Jane A. Ball was an excellent botanist, having shared the instructions given by Dr. Sumner back in her earlier years at Hartford, and it was one of her favorite classes as she taught during all her years at Cedar Lake and Crown Point. Son Timothy wrote that he was glad her knowledge added great value to his many publications, especially in his 1884 History of Lake County, where many pages were written about the flora of the area.
Her son wrote "For many years she performed to quite an extent the duties of a female physician, besides attending to her household duties having the care, as a faithful mother, of seven children, and performing a teacher's work."

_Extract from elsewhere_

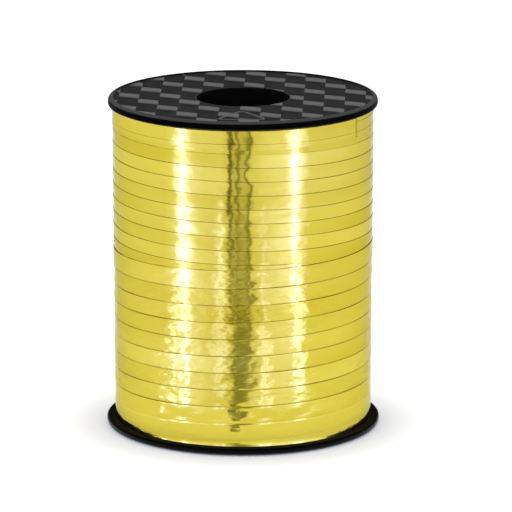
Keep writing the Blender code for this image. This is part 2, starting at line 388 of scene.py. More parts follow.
def only_in_film(obj, lit):
    """Lets only reflections see a studio piece, and only those in the collection's objects."""
    obj.visible_camera = False
    obj.visible_diffuse = False
    obj.visible_shadow = False
    obj.visible_transmission = False
    obj.light_linking.receiver_collection = lit


def add_tent():
    ring = [around(360 * i / TENT_STEPS, TENT_RADIUS, 0) for i in range(TENT_STEPS)]
    vertices = [(x, y, z) for z in (TENT_FOOT, TENT_HEIGHT) for x, y, _ in ring]
    n = TENT_STEPS
    faces = [(i, (i + 1) % n, (i + 1) % n + n, i + n) for i in range(n)]
    return add_stage("paper_tent", vertices, faces, make_tent_paper())


lit_by_tent = bpy.data.collections.new("lit_by_tent")
only_in_film(add_tent(), lit_by_tent)
print("tent", round(2 * TENT_RADIUS / MM), "mm across with", len(TENT_BANDS), "bands of lights")

# %% Slats at the tent's foot
SLATS = ((6.4, -5.4, -1.5), (8.6, -6.4, -2.4), (10.8, -6.0, -1.6), (13.2, -6.6, -2.8))
SLAT_WIDTH = 1.5  # seen on the film, in millimetres
SLAT_LEVEL = 0.3 * MM
LOOK_DOWN = math.tan(math.radians(15.2))  # how steeply the lens sees the film's foot


def add_slats():
    """Short dark slats on the floor, placed by where the film shows them: height, left and right azimuth."""
    material, tree, _ = new_material("black_slats")
    shine(tree, (0, 0, 0, 1), 0.0)
    vertices, faces = [], []
    for height, left, right in SLATS:
        for azimuth, rise in ((left, -0.5), (right, -0.5), (right, 0.5), (left, 0.5)):
            x, y, _ = around(azimuth, FILM_RADIUS, 0)
            dx, dy, _ = around(2 * azimuth, (height + rise * SLAT_WIDTH) * MM / LOOK_DOWN, 0)
            vertices.append((x + dx, y + dy, SLAT_LEVEL))
        faces.append(tuple(range(len(vertices) - 4, len(vertices))))
    return add_stage("tent_slats", vertices, faces, material)


only_in_film(add_slats(), lit_by_tent)
print(len(SLATS), "slats")

# %% [markdown]
# ## Plastic
#
# The spool is one black moulding material with several faces: glossy on the rim, dull in the bore, and on
# the woven field either the dark ground or the paler raised floats. All of them share a very fine grain from
# the mould, so the grain is a node group, built once, which each plastic places with its own scale and
# depth. A second group knows where the floats lie, so that a painted shade can darken the floats towards
# their ends and the ground towards the floats, standing in for the shading where threads dive under.


# %% Mould grain, a node group
def group_sockets(tree, inputs, outputs):
    for name, kind, value in inputs:
        socket = tree.interface.new_socket(name, in_out="INPUT", socket_type=kind)
        socket.default_value = value
    for name, kind in outputs:
        tree.interface.new_socket(name, in_out="OUTPUT", socket_type=kind)


def make_mould_grain():
    """Fine sandy relief with a little tone: puts out a height and a tone, both from 0 to 1."""
    tree = bpy.data.node_groups.new("mould_grain", "ShaderNodeTree")
    group_sockets(
        tree,
        [("Scale", "NodeSocketFloat", 3000.0), ("Stretch", "NodeSocketVector", (1, 1, 1))],
        [("Height", "NodeSocketFloat"), ("Tone", "NodeSocketFloat")],
    )
    given = add_node(tree, "NodeGroupInput")
    where = add_node(tree, "TexCoord").outputs["Object"]
    stretched = vector_math(tree, "MULTIPLY", {0: where, 1: given.outputs["Stretch"]})
    fine = add_noise(tree, stretched, given.outputs["Scale"], 2.0)
    broad = add_noise(tree, stretched, 220.0, 3.0)
    add_node(tree, "NodeGroupOutput", {"Height": fine, "Tone": broad})
    return tree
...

Rev. Timothy Horton Ball, well-educated son of Jane and Hervey Ball, was ordained a Baptist Minister, became well known as he rode the Bible circuit across southern Lake County, faithfully recorded our history in his many publications and founded a private school in the City of Crown Point, Ind. Rev. Ball died in 1915 and was buried at Whatley, Ala., near the home of his daughter. There is a tall stone monument to his memory at the Ball family plot at the Creston, Ind., Cemetery, and a fine school in the City of Crown Point, Indiana, was dedicated to him.
Jane A. Horton Ball, teacher, doctor, faithful mother and community leader at Cedar Lake and Crown Point, passed away Oct. 14, 1880 at the age of 76, and was buried near her husband and several children at the Creston cemetery.
The Jane A. Horton Ball School at 13313 Parrish Ave., only a short walk from the site of her log pioneer school and the early Ball family estate at Cedar Lake. was named in her memory.